4.11.11


Painel do Arcebispo, 1470-80. Nuno Gonçalves. Museu nacional de arte antiga, Lisboa.


Lisboa

En Lisboa, sin saber por qué, me acordaba mucho de Cádiz. Creo que se debía, principalmente, al coloreado ligero, un tanto banal, de sus casas; quizá se debía también a cierta atmósfera de marinerismo antiguo, de marinerismo de grabado (un grabado inglés que representara tal puerto exótico del Japón). Sí, hay algo muy oriental en Lisboa, difícil de localizar y precisar, muy evidente al mismo tiempo, algo que se diría una pimienta espolvoreada sobre los tejados -esos tejados con un leve respingo de pagoda-, algo como una pimienta difícil traída en veleros; porque Lisboa parece un lugar de volver, un rincón al que se vuelve después de una universalidad, después de un cansancio. Es una ciudad un tanto andaluza, pero como de una Andalucía... alemana, es decir, del Norte, una Andalucía dura, de hierro. Su catedral es muy fuerte, casi bárbara, muy severa, pero de una severidad luminosa; y el llamado "manuelino" -un gótico ancho y blando- parece una arquitectura temerosa de deshacerse, llena de atadijos hechos con maromas de barco y que, poco a poco, esos nudos se hubiesen convertido en ornamentación.

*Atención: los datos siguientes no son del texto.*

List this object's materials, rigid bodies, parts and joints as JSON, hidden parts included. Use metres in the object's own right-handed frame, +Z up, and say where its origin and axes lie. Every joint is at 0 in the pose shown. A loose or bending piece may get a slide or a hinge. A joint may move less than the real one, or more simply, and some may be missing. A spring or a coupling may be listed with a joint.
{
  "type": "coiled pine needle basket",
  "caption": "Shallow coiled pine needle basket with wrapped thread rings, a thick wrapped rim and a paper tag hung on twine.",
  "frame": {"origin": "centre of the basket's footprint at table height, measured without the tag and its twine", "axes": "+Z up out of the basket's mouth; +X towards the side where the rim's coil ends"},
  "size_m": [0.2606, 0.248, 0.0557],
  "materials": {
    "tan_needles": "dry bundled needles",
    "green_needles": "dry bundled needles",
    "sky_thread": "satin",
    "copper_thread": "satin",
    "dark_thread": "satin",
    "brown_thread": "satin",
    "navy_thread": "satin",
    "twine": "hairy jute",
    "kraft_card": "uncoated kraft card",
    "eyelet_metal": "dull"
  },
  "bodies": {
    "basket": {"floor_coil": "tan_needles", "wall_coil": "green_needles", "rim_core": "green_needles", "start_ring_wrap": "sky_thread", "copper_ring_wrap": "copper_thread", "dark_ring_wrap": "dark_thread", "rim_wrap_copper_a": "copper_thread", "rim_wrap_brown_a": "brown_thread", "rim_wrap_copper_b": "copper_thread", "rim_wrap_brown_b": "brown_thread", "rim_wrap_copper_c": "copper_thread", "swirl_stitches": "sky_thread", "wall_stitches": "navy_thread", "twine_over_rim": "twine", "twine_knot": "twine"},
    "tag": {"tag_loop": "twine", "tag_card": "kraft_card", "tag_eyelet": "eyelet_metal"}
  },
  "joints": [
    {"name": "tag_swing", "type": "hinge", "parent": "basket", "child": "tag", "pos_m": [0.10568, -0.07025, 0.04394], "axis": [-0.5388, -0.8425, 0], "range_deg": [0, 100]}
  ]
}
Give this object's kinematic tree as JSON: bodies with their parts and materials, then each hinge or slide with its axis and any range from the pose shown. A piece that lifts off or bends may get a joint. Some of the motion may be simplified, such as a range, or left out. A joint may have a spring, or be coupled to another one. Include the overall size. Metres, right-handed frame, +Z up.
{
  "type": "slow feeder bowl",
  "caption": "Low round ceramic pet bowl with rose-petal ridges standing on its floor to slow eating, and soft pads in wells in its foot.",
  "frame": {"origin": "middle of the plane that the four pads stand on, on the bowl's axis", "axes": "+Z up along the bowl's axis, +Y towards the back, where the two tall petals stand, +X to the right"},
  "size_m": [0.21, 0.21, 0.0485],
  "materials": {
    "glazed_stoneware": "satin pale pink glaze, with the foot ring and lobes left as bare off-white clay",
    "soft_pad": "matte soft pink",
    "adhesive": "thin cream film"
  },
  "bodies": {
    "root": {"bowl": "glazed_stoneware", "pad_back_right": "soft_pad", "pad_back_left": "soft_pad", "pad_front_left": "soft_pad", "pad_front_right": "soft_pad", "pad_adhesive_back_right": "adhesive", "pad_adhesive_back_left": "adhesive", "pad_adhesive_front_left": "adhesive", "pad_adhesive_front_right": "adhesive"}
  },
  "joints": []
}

El interior de Los Jerónimos, más que construido, se diría formado de conchas, de moluscos, de lapas, es decir, resultado de una caprichosidad natural, de la Naturaleza, y que un buen día, quedó petrificado para siempre. Ante el gran tríptico de Nuno Gonçalves que se guarda en el museo, sentí de nuevo esa sensación de abstracción y vida, de dureza y vida mezcladas. Pocos primitivos pueden comparársele en grandiosidad, en rotundidad, en absolutismo, en síntesis. Casi no parece un artista, sino un guerrero, un guerrero en paz, un guerrero que no batalla, que lo es pero que no batalla, un guerrero inmóvil, es decir, verdaderamente fuerte. Los personajes de su tríptico son, quizá, los seres más herméticos de toda la llamada pintura primitiva; cuanto pudiera caer en expresión, en debilidad de expresión, ha sido convertido aquí en intensidad; no hay nada muerto, sino que todo está bien vivo, pero todo está vivo sin moverse, sin expresarse, con una existencia, con una respiración de coraza, de coraza palpitante.
Me pareció que Portugal encerraba un esqueleto muy antiguo y duro, un armazón muy sólido, pero que este armazón había sido revestido ahora de un encanto suave, feliz, un poco banal, un poco tropical, y como traído de otras tierras.